The salesperson cannot be held responsible for a forecast of their performance until they understand what a forecast is based on. Imagine you’re in a group of 20 salespeople and you’re all asked to provide a forecast.  You look to your right, then to your left…you may think “are they going to forecast based on the same “gut feeling” as I am? Won’t we all be different?”

In that scenario, I’m betting you know your opportunities better than anyone else on your team, including your sales manager. However, until the group is guided on what to base a forecast on, the integrity of that forecast is at huge risk. Once that’s established, then accountability comes into play (different topic entirely).

The middle sales manager cannot be held responsible for gathering a forecast to provide upper management until they can look at a sales opportunity in unison and know where it’s positioned and what to do next.  Image if you had to manage 5 direct reporting sales reps and combine their forecast to send to upper management. Of those 5, Bob’s forecast may be more aggressive than Mary’s, who is more conservative than Paul’s, who is a more “seasoned” salesperson than the new hire Joe, who is being trained by the veteran Sarah. This is why it’s critical than the sales department leader (VP, CEO, etc.) is involved.

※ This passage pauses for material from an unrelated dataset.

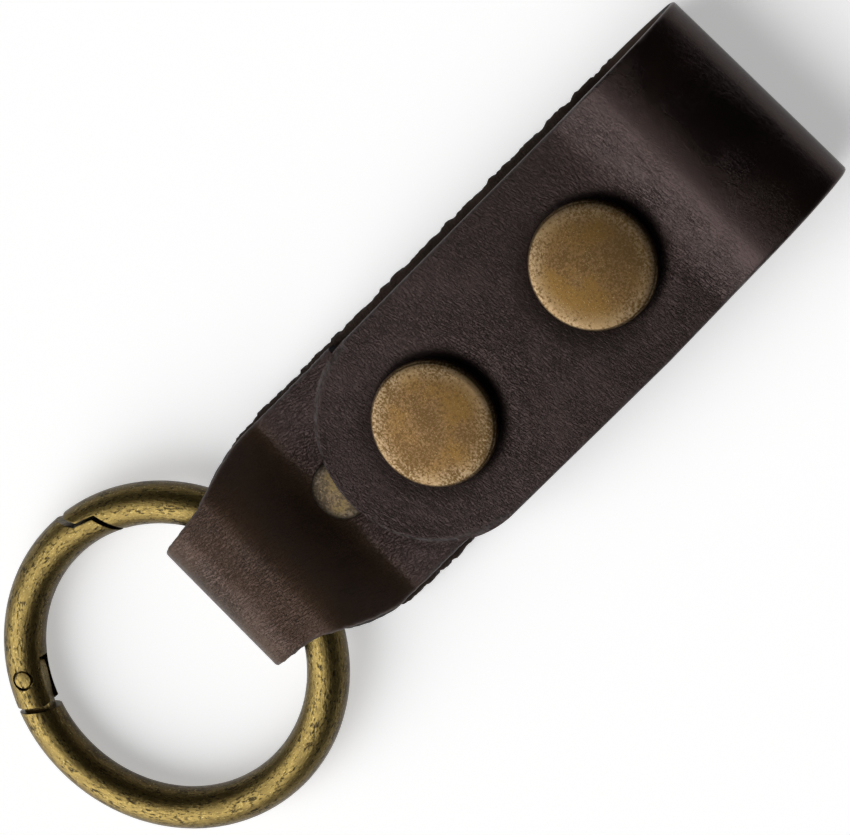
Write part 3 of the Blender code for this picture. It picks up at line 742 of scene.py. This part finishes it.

The VP of sales (or highest ranking sales leader) IS responsible for the forecast and how everyone underneath them is determining their individual, or team’s forecast, in a similar fashion, based off of the same data (not emotion) within a sales opportunity.

It’s not uncommon for a sales leader to say “I never want to go back to the board or CEO and tell them we lost a sales opportunity that I forecasted.” The VP needs to implement the ground rules and process that each manager and salesperson can apply to their sales opportunity and non-emotionally determine where they are positioned and the real probability of moving it forward.  Until this happens, “gut feeling” and variation will lead to poor forecast integrity and mishandled numbers.